Of course, they aren't really "mine", although I can't help putting my own spin on most of them! :D Still, not really "mine". I just like to talk about them.

 

Which is to say, figure out how your dog learns best, what are his best motivations, then present new things in the way he can most easily absorb them.

 

This is really an important point. I have really come to see that dogs have different learning styles. I've found that when I get to know my dog's learning style and adapt my training to suit the dog, things go much faster.

 

Sometimes that means taking time off from classes and working on our own for a while. Sometimes that means putting aside certain goals and expectations until the dog is really ready to move on to the next step. Sometimes it means handling my dog in class in a different way from the rest of the class (I always discuss this with my instructors so they know what's happening).
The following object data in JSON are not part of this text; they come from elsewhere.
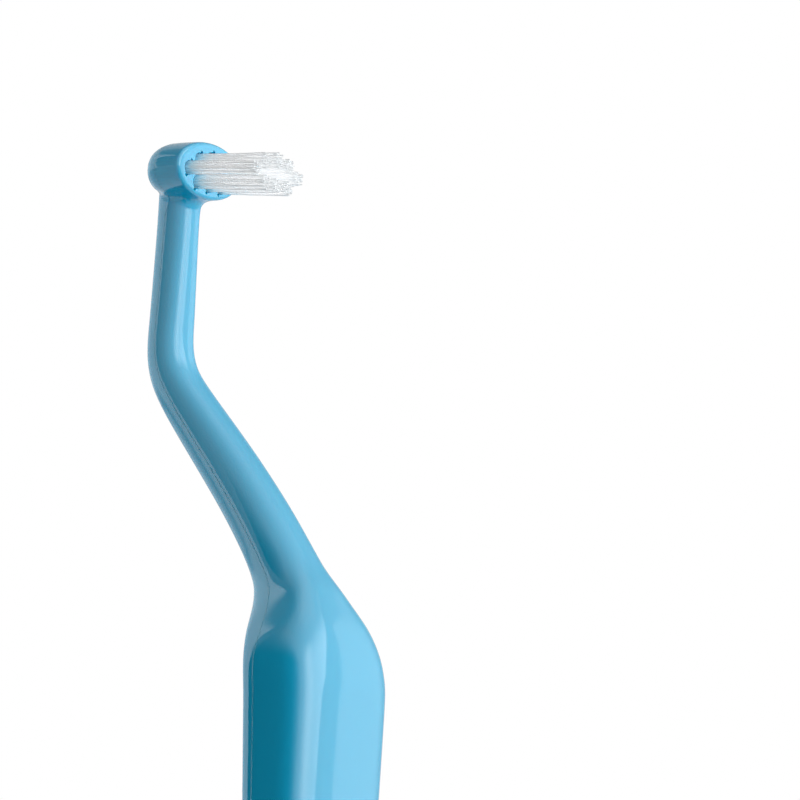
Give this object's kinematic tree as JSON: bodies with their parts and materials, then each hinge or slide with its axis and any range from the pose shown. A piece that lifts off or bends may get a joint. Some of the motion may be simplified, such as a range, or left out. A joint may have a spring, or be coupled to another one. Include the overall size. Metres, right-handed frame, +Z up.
{
  "type": "angled toothbrush",
  "caption": "Slim moulded toothbrush with a neck stepped back from the grip, and a small oval head whose short tufts are held by metal anchors.",
  "frame": {"origin": "middle of the small flat on the butt end of the handle", "axes": "+Z up the handle from the butt to the head, -Y the way the bristles point, +X across the handle"},
  "size_m": [0.0174, 0.0247, 0.1666],
  "materials": {
    "blue_plastic": "opaque sky-blue moulding, polished",
    "clear_nylon": "clear filaments that look white in the mass",
    "brass": "cut strip, bright"
  },
  "bodies": {
    "root": {"handle": "blue_plastic", "tuft_outer_left": "clear_nylon", "tuft_upper_left": "clear_nylon", "tuft_upper_centre": "clear_nylon", "tuft_upper_right": "clear_nylon", "tuft_outer_right": "clear_nylon", "tuft_lower_right": "clear_nylon", "tuft_lower_centre": "clear_nylon", "tuft_lower_left": "clear_nylon", "anchor_outer_left": "brass", "anchor_upper_left": "brass", "anchor_upper_centre": "brass", "anchor_upper_right": "brass", "anchor_outer_right": "brass", "anchor_lower_right": "brass", "anchor_lower_centre": "brass", "anchor_lower_left": "brass"}
  },
  "joints": []
}
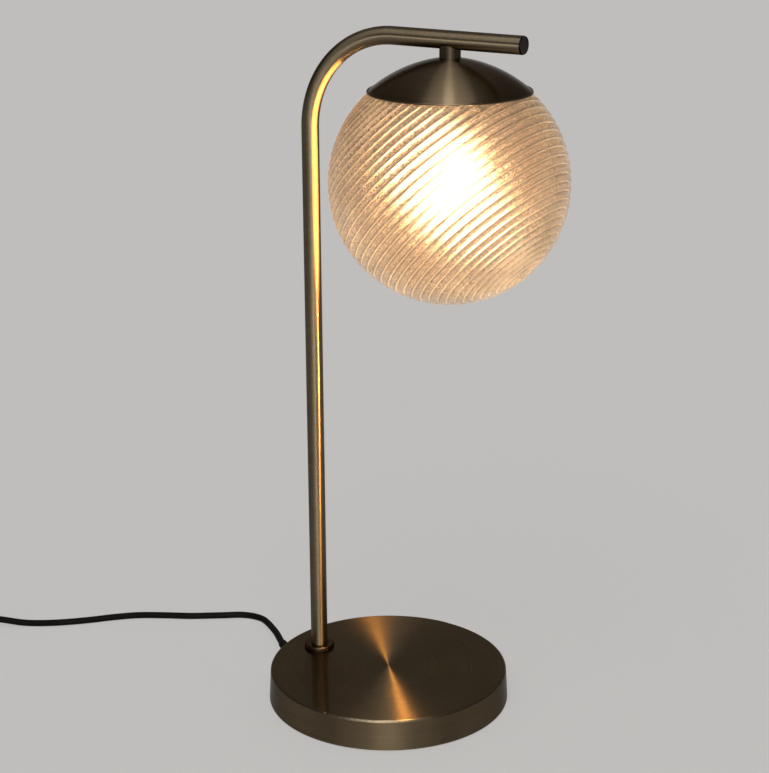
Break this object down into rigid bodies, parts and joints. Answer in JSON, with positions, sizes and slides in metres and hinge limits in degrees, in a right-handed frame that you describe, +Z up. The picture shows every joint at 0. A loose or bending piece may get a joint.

Sometimes that means skipping steps because the dog is progressing faster than I had anticipated. Sometimes it means luring instead of shaping or shaping instead of luring or allowing the dog to choose his own reinforcer, etc. And sometimes it means letting the dog create a new sport altogether. :rolleyes: OK, it usually doesn't mean that, but I just found out that sometimes it does.

 

Ours been learning new things at a good pace, but I've also seen a big change recently - at one year old, boy, are they ever ready to learn.

 

Wait until you get to two years old! You won't believe what happens at that point! It's extremely fun. It has happened with both of my Border Collies and it amazed me both times.